● Exercise:
Write out, exactly as given, every line from the one holding "Turn this picture" to the one holding "right_node_swell = 1.3", including both.

## Begin Supplied material

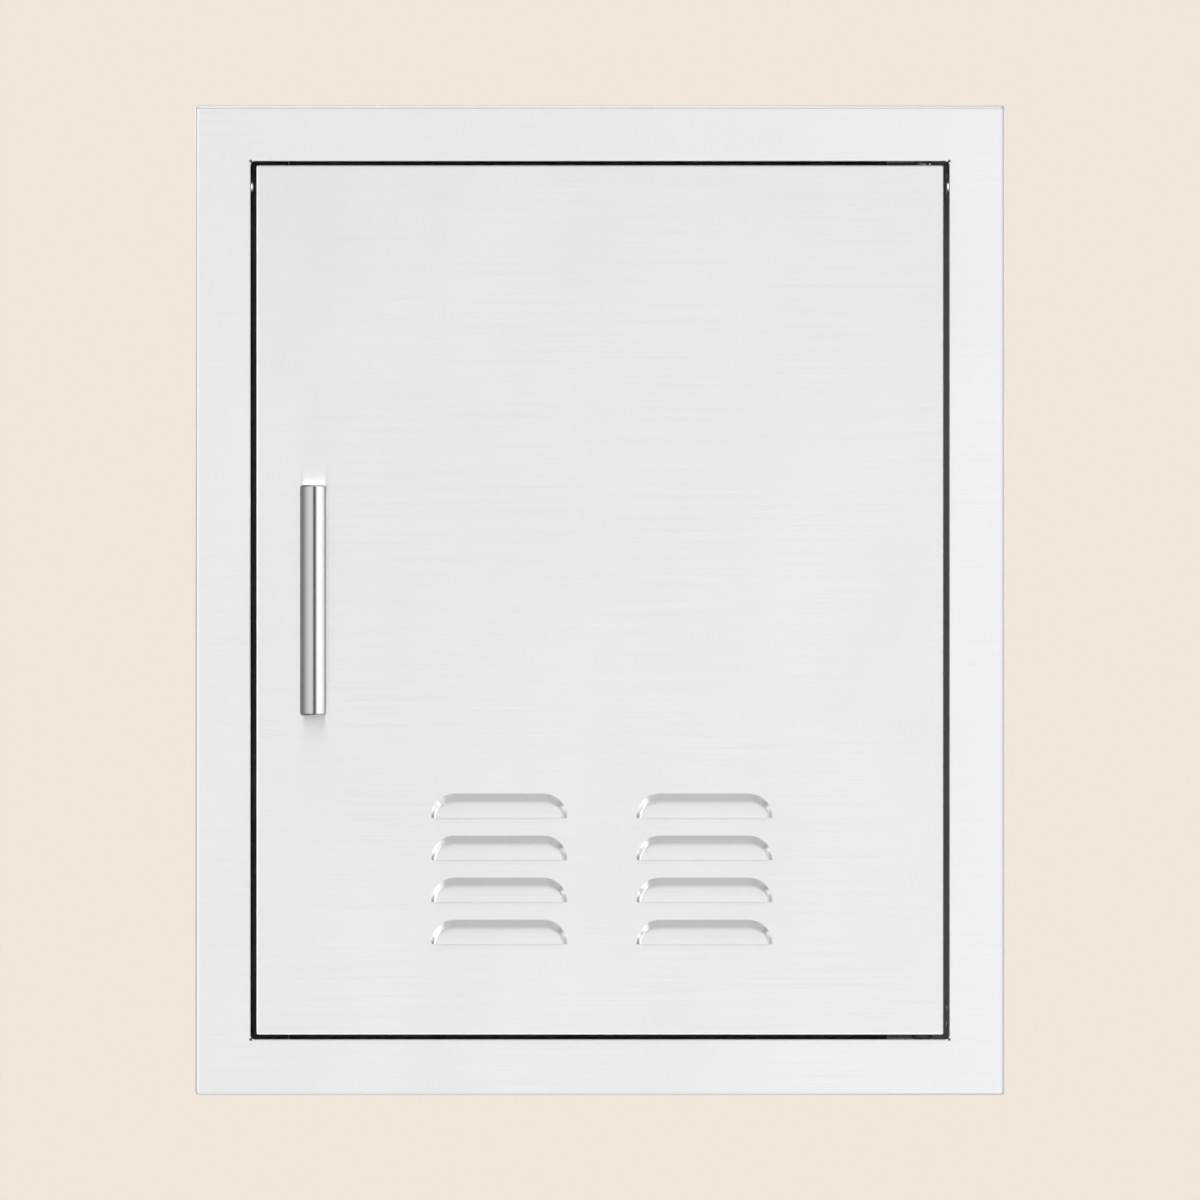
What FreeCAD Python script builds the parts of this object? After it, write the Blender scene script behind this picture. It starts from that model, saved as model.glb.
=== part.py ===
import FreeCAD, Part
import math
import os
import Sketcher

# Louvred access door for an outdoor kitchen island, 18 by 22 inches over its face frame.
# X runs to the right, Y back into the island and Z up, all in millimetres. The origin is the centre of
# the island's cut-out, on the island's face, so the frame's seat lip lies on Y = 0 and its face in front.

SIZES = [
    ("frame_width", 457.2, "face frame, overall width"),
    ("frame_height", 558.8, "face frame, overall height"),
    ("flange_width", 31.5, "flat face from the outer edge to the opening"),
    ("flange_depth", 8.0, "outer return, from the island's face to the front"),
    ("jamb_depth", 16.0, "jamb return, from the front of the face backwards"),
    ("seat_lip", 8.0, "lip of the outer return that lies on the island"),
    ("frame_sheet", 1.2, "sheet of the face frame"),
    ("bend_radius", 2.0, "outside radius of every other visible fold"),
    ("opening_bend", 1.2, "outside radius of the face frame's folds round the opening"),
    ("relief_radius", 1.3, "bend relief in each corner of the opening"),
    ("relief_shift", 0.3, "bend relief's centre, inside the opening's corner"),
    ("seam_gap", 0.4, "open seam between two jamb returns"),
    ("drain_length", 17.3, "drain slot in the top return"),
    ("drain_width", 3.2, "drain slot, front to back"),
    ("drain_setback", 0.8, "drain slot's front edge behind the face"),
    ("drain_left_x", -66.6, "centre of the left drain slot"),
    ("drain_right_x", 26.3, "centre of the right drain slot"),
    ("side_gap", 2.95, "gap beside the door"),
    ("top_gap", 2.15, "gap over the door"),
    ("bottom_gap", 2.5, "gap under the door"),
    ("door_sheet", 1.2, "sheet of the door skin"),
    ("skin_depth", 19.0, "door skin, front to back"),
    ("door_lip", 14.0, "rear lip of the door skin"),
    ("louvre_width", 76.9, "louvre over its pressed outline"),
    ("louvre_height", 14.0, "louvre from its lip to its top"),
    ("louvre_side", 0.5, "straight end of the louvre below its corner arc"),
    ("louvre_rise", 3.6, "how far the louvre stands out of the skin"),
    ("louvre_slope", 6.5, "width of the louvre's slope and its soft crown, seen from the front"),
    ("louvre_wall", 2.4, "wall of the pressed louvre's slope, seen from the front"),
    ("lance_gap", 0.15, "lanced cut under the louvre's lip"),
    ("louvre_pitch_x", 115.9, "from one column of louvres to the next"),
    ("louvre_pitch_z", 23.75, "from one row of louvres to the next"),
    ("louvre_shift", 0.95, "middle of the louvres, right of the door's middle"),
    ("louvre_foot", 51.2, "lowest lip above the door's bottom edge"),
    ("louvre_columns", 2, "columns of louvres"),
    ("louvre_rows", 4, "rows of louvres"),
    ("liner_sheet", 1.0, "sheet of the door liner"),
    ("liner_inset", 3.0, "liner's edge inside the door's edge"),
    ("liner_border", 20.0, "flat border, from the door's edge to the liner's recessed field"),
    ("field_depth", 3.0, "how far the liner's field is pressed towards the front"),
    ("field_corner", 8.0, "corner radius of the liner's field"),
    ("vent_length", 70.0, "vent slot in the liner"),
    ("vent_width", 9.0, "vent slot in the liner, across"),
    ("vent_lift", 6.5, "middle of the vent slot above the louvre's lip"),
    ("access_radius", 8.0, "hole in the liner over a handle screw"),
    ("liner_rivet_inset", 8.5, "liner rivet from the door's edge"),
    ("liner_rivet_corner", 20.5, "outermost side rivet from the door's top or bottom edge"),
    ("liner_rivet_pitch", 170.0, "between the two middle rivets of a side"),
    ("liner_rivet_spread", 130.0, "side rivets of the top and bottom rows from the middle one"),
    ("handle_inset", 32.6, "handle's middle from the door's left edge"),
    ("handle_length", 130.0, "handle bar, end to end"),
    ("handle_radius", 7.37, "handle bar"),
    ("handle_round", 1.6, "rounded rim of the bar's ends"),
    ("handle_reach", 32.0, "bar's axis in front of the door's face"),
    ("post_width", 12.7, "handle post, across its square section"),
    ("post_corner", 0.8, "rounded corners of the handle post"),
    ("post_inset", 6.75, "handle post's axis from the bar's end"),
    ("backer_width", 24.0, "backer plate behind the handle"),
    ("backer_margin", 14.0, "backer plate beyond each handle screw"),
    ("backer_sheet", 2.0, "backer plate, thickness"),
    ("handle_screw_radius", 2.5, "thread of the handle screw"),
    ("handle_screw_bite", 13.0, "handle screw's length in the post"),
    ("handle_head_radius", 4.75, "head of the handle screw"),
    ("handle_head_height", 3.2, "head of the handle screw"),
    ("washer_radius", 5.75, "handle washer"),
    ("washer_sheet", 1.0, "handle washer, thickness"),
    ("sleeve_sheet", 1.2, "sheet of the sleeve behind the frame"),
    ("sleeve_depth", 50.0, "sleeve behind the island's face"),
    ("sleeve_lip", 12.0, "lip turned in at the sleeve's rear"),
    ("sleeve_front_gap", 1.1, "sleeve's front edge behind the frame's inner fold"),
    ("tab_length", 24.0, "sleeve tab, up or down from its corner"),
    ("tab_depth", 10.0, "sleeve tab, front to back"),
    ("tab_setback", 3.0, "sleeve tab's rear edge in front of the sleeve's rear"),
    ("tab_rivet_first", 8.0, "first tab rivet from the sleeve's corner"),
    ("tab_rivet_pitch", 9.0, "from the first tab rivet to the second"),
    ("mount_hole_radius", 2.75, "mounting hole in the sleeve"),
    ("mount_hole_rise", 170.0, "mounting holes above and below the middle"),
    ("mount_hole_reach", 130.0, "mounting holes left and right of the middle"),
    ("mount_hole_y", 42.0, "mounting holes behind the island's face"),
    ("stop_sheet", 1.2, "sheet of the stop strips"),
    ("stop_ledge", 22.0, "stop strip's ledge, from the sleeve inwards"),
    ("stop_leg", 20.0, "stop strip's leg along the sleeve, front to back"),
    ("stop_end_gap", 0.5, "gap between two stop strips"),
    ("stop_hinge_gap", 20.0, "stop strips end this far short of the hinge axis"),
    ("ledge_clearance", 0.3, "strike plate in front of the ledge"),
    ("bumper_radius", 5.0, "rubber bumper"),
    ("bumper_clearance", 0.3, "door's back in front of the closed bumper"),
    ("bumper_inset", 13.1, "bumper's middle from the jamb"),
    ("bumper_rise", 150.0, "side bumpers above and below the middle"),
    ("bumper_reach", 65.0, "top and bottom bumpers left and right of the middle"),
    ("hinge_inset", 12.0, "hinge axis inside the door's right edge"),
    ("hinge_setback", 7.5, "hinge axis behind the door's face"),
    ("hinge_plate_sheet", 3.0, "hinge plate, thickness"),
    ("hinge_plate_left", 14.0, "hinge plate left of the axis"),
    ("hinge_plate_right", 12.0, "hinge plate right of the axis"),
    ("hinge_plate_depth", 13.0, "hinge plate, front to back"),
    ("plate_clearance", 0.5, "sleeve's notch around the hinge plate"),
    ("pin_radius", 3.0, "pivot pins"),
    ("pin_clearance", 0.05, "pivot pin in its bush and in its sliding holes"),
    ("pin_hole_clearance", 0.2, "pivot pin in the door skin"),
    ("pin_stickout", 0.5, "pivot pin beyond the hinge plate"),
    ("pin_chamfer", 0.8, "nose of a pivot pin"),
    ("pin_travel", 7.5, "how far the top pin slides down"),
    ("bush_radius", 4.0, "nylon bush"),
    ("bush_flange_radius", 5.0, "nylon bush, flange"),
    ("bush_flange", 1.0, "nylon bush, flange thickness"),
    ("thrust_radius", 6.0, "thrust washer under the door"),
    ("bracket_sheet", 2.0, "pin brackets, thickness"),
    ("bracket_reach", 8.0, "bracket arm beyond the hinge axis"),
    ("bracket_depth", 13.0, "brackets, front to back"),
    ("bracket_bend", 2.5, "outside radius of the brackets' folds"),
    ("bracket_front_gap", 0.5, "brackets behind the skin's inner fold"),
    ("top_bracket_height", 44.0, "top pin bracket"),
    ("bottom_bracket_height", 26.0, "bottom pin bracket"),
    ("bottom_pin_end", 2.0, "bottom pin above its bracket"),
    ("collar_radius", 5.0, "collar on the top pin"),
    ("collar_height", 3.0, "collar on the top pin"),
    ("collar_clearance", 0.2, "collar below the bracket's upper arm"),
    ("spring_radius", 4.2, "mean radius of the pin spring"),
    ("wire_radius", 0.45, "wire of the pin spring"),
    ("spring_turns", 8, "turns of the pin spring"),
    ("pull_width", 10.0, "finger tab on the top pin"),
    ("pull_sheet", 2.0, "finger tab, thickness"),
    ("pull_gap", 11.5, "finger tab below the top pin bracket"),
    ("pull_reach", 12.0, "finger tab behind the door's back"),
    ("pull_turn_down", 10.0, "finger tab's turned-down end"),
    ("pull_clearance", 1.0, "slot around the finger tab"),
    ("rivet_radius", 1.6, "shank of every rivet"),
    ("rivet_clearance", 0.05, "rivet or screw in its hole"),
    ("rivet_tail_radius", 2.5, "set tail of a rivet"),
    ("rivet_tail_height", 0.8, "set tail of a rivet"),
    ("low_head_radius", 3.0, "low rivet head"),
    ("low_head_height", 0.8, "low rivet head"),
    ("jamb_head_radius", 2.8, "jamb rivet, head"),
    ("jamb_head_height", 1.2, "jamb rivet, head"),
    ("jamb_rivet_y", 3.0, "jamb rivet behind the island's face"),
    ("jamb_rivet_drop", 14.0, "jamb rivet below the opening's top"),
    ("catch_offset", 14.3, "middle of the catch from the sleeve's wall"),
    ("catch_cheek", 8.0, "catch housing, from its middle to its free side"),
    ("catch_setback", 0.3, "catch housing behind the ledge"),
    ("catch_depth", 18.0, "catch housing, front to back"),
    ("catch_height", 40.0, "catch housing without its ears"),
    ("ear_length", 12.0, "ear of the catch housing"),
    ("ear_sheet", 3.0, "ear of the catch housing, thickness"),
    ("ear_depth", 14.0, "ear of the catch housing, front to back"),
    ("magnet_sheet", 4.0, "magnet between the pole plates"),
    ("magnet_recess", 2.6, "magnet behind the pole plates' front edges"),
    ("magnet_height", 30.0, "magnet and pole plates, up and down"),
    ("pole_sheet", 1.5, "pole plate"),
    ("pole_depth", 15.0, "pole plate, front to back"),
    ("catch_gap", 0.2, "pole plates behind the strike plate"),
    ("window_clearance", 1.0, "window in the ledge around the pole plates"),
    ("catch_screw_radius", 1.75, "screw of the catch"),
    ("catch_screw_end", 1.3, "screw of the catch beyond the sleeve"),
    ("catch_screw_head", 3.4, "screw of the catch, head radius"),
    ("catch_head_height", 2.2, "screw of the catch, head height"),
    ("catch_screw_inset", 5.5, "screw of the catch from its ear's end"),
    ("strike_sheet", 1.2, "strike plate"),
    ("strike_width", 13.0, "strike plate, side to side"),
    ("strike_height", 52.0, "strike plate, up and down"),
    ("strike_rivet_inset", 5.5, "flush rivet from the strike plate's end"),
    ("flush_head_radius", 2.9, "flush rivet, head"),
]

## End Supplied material
## Begin Supplied material

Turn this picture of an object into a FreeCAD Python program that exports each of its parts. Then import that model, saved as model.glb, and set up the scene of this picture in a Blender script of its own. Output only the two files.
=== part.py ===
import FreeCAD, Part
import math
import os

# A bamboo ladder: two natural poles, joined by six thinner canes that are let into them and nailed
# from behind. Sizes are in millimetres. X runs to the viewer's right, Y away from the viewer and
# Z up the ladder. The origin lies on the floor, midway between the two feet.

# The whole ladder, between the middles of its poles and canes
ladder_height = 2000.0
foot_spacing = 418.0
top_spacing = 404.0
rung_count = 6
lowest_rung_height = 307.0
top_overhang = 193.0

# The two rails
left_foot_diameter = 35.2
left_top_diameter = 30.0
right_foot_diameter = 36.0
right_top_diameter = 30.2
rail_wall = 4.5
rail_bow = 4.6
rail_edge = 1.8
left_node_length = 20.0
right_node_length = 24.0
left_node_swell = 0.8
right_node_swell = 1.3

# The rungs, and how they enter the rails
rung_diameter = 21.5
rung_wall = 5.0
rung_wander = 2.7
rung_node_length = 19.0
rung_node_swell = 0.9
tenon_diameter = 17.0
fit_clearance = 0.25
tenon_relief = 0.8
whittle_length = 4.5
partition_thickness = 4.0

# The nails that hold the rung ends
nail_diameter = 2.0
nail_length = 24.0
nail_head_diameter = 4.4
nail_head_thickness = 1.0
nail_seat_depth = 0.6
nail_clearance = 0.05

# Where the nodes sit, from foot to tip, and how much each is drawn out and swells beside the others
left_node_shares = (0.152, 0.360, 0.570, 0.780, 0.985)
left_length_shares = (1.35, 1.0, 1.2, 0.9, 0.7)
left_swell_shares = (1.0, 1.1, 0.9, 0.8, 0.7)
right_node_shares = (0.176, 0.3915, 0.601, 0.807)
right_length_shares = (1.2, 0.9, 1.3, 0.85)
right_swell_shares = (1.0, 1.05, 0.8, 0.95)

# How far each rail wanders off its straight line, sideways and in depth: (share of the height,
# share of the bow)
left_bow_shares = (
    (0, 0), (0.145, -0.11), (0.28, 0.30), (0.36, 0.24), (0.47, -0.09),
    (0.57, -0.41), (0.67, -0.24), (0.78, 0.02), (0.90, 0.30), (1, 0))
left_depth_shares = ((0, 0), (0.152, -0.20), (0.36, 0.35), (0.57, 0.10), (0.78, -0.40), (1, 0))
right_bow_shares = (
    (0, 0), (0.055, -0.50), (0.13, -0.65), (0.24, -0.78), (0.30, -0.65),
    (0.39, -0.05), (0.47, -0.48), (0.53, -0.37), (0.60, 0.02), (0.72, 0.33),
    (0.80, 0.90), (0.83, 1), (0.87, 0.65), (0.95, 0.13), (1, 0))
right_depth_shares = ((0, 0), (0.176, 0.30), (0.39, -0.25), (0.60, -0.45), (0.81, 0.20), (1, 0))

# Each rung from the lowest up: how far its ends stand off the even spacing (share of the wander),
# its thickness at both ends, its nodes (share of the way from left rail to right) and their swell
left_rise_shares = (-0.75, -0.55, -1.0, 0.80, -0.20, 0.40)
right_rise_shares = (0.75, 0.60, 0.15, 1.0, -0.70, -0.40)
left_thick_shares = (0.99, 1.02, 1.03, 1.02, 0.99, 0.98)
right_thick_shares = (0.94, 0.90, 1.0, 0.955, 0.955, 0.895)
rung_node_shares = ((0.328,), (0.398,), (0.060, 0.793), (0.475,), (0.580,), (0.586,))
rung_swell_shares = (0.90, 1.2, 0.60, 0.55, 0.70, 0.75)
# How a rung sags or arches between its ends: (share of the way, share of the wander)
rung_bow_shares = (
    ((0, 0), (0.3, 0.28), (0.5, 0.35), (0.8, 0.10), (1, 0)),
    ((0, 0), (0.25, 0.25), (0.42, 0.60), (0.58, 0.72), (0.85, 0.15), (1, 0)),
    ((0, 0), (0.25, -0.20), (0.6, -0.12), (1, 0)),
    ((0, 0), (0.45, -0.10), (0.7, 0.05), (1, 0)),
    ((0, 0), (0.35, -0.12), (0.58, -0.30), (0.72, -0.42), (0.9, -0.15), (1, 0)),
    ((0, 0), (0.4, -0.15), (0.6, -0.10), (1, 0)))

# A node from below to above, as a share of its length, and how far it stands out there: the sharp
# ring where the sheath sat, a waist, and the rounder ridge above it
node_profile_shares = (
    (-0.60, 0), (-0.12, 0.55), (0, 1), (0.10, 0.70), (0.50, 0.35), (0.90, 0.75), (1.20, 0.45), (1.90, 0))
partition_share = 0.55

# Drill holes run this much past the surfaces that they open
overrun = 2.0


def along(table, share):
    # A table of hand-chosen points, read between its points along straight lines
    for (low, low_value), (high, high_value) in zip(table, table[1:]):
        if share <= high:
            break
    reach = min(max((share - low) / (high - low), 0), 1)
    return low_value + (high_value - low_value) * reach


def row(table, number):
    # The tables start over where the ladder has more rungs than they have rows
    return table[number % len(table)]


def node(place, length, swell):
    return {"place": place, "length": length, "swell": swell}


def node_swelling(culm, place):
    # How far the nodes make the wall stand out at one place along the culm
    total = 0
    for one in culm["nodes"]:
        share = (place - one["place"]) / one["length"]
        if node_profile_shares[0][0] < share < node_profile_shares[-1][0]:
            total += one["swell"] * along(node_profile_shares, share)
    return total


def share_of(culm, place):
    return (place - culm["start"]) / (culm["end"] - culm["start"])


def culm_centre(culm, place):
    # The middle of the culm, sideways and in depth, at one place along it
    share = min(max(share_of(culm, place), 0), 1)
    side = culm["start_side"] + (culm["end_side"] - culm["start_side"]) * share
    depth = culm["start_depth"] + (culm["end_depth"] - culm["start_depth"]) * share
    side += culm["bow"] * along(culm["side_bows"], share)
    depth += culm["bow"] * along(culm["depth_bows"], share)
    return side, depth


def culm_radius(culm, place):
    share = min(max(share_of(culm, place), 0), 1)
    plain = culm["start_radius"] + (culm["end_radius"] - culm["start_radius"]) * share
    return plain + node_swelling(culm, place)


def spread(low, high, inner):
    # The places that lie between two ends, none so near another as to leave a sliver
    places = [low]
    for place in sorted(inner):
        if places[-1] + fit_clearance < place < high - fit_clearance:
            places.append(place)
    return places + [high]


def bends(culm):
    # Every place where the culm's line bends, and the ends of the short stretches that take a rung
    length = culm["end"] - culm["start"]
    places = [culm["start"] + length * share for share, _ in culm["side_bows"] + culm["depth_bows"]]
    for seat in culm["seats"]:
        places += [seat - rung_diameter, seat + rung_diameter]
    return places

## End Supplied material

● Solved exercise:
Turn this picture of an object into a FreeCAD Python program that exports each of its parts. Then import that model, saved as model.glb, and set up the scene of this picture in a Blender script of its own. Output only the two files.
=== part.py ===
import FreeCAD, Part
import math
import os

# A bamboo ladder: two natural poles, joined by six thinner canes that are let into them and nailed
# from behind. Sizes are in millimetres. X runs to the viewer's right, Y away from the viewer and
# Z up the ladder. The origin lies on the floor, midway between the two feet.

# The whole ladder, between the middles of its poles and canes
ladder_height = 2000.0
foot_spacing = 418.0
top_spacing = 404.0
rung_count = 6
lowest_rung_height = 307.0
top_overhang = 193.0

# The two rails
left_foot_diameter = 35.2
left_top_diameter = 30.0
right_foot_diameter = 36.0
right_top_diameter = 30.2
rail_wall = 4.5
rail_bow = 4.6
rail_edge = 1.8
left_node_length = 20.0
right_node_length = 24.0
left_node_swell = 0.8
right_node_swell = 1.3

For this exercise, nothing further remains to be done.